§ **THE TASK**
Extract the listing in its entirety, keeping each line identical to the original.

---- DATASET EXCERPT

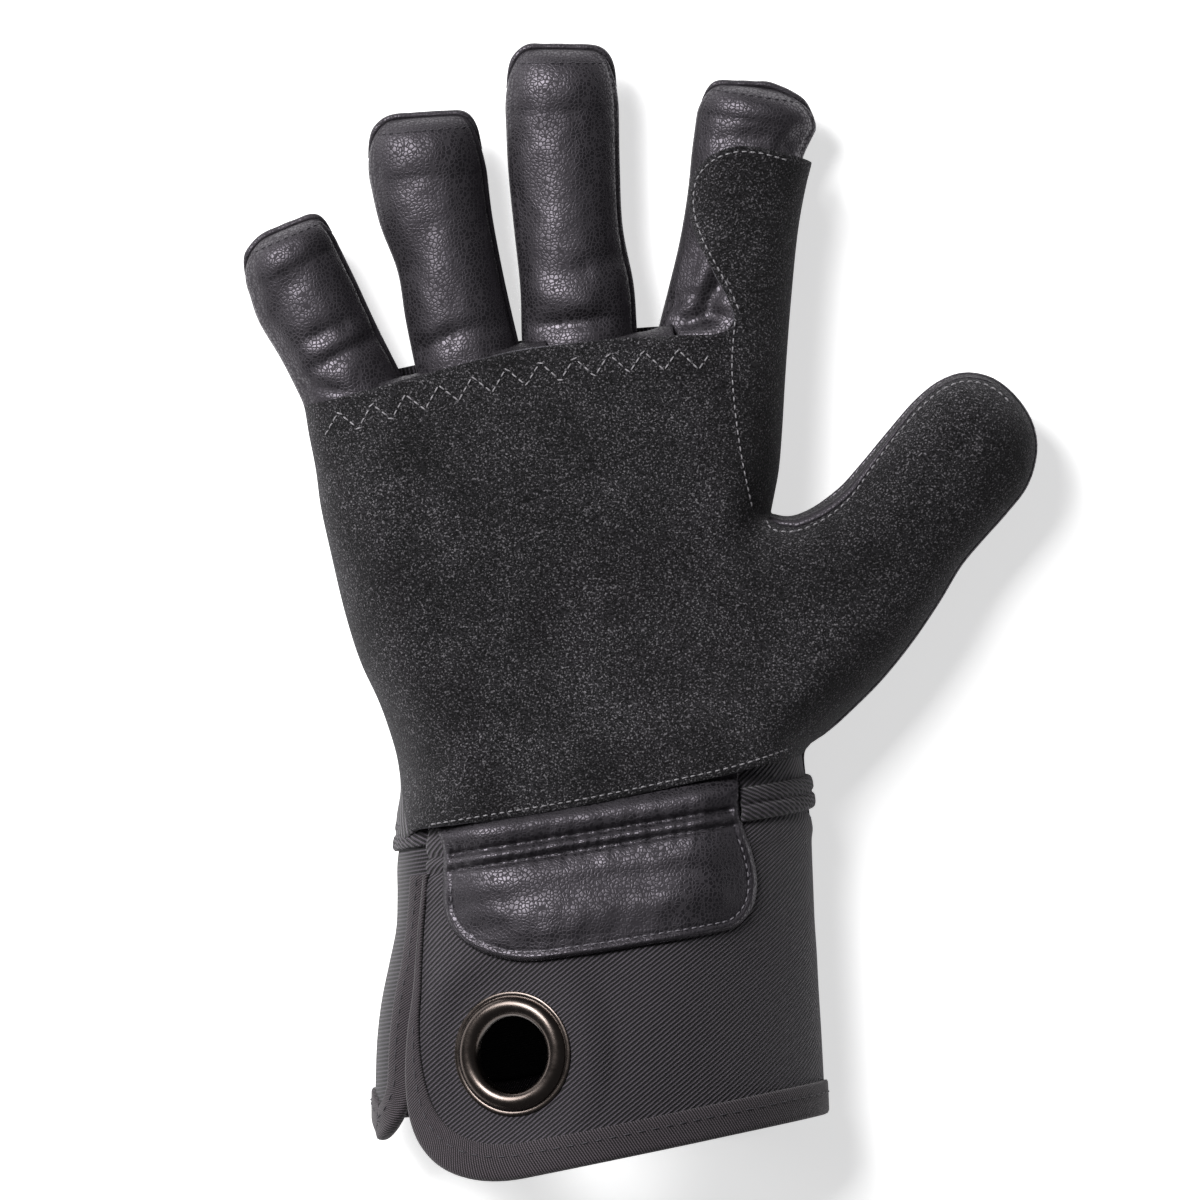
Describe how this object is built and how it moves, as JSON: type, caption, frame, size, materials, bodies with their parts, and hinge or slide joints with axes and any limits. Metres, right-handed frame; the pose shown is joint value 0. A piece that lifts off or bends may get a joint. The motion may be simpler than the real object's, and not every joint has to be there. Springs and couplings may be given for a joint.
{
  "type": "rope glove",
  "caption": "Right-hand leather rope-work glove with a suede palm, a slit gauntlet cuff and a large metal eyelet to hang it by.",
  "frame": {"origin": "middle of the bounding box in plan, on the surface that the back of the glove lies on", "axes": "+Y from the cuff towards the fingertips, +X towards the thumb, +Z out of the palm"},
  "size_m": [0.1964, 0.2818, 0.057],
  "materials": {
    "grain_leather": "satin pebbled grain",
    "suede": "matte nap",
    "stretch_fabric": "ribbed matte",
    "twill": "matte twill",
    "binding_tape": "matte tape",
    "eyelet_metal": "dark nickel"
  },
  "bodies": {
    "root": {"little_finger_stall": "grain_leather", "ring_finger_stall": "grain_leather", "middle_finger_stall": "grain_leather", "index_finger_stall": "grain_leather", "thumb_stall": "grain_leather", "palm_panel": "grain_leather", "back_panel": "stretch_fabric", "suede_palm": "suede", "cuff_panel": "twill", "cuff_binding": "binding_tape", "pulse_patch": "grain_leather", "eyelet": "eyelet_metal", "eyelet_washer": "eyelet_metal"}
  },
  "joints": []
}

--------

§ **EXERCISE OUTPUT**
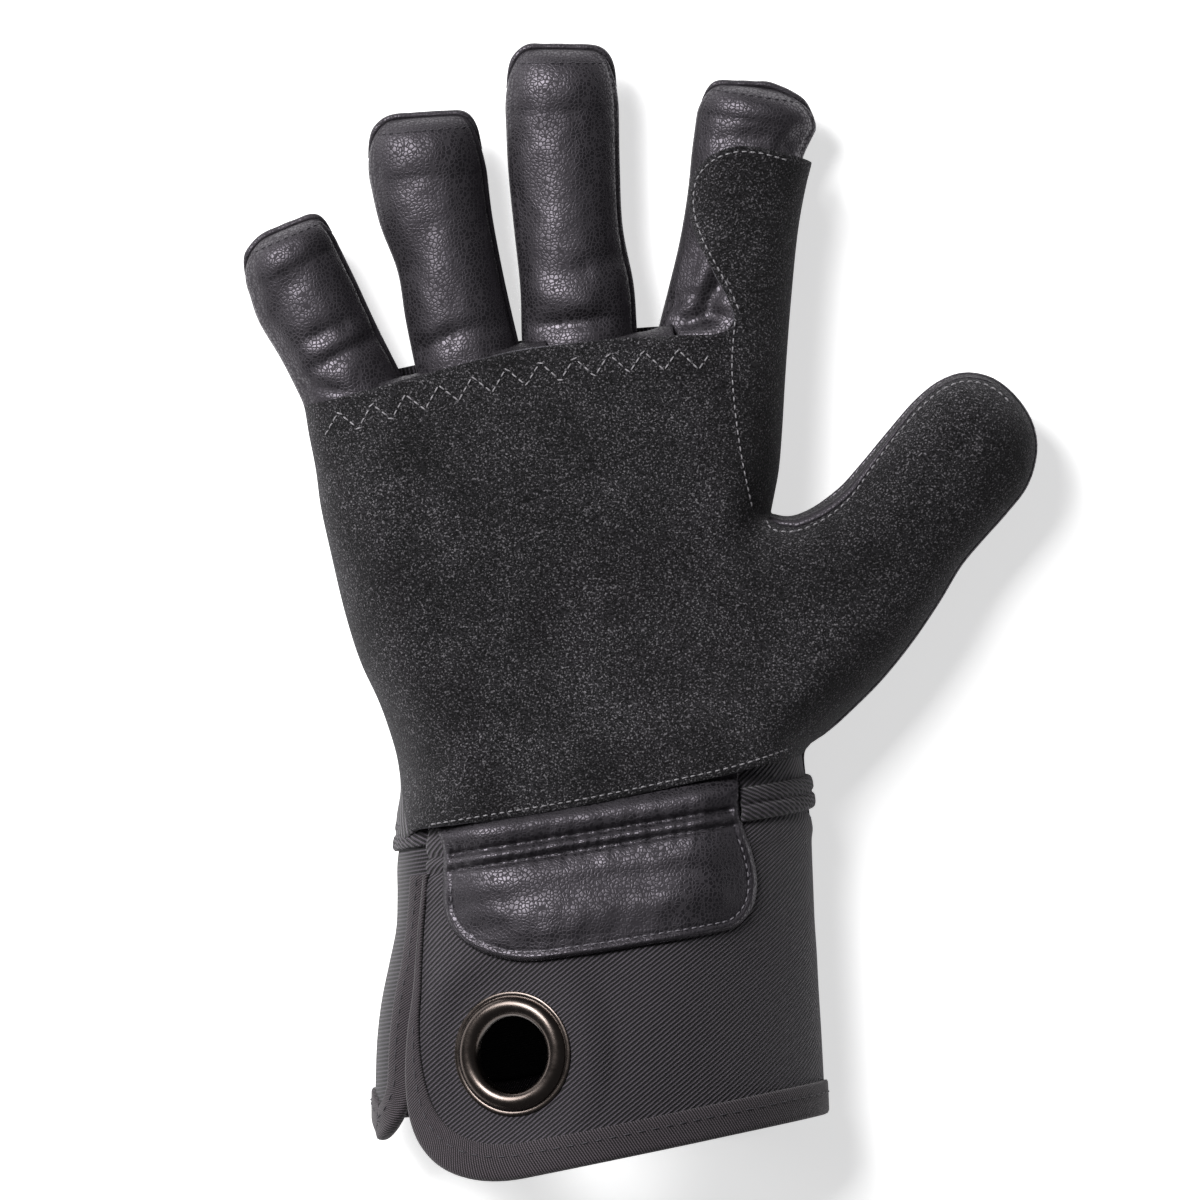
Describe how this object is built and how it moves, as JSON: type, caption, frame, size, materials, bodies with their parts, and hinge or slide joints with axes and any limits. Metres, right-handed frame; the pose shown is joint value 0. A piece that lifts off or bends may get a joint. The motion may be simpler than the real object's, and not every joint has to be there. Springs and couplings may be given for a joint.
{
  "type": "rope glove",
  "caption": "Right-hand leather rope-work glove with a suede palm, a slit gauntlet cuff and a large metal eyelet to hang it by.",
  "frame": {"origin": "middle of the bounding box in plan, on the surface that the back of the glove lies on", "axes": "+Y from the cuff towards the fingertips, +X towards the thumb, +Z out of the palm"},
  "size_m": [0.1964, 0.2818, 0.057],
  "materials": {
    "grain_leather": "satin pebbled grain",
    "suede": "matte nap",
    "stretch_fabric": "ribbed matte",
    "twill": "matte twill",
    "binding_tape": "matte tape",
    "eyelet_metal": "dark nickel"
  },
  "bodies": {
    "root": {"little_finger_stall": "grain_leather", "ring_finger_stall": "grain_leather", "middle_finger_stall": "grain_leather", "index_finger_stall": "grain_leather", "thumb_stall": "grain_leather", "palm_panel": "grain_leather", "back_panel": "stretch_fabric", "suede_palm": "suede", "cuff_panel": "twill", "cuff_binding": "binding_tape", "pulse_patch": "grain_leather", "eyelet": "eyelet_metal", "eyelet_washer": "eyelet_metal"}
  },
  "joints": []
}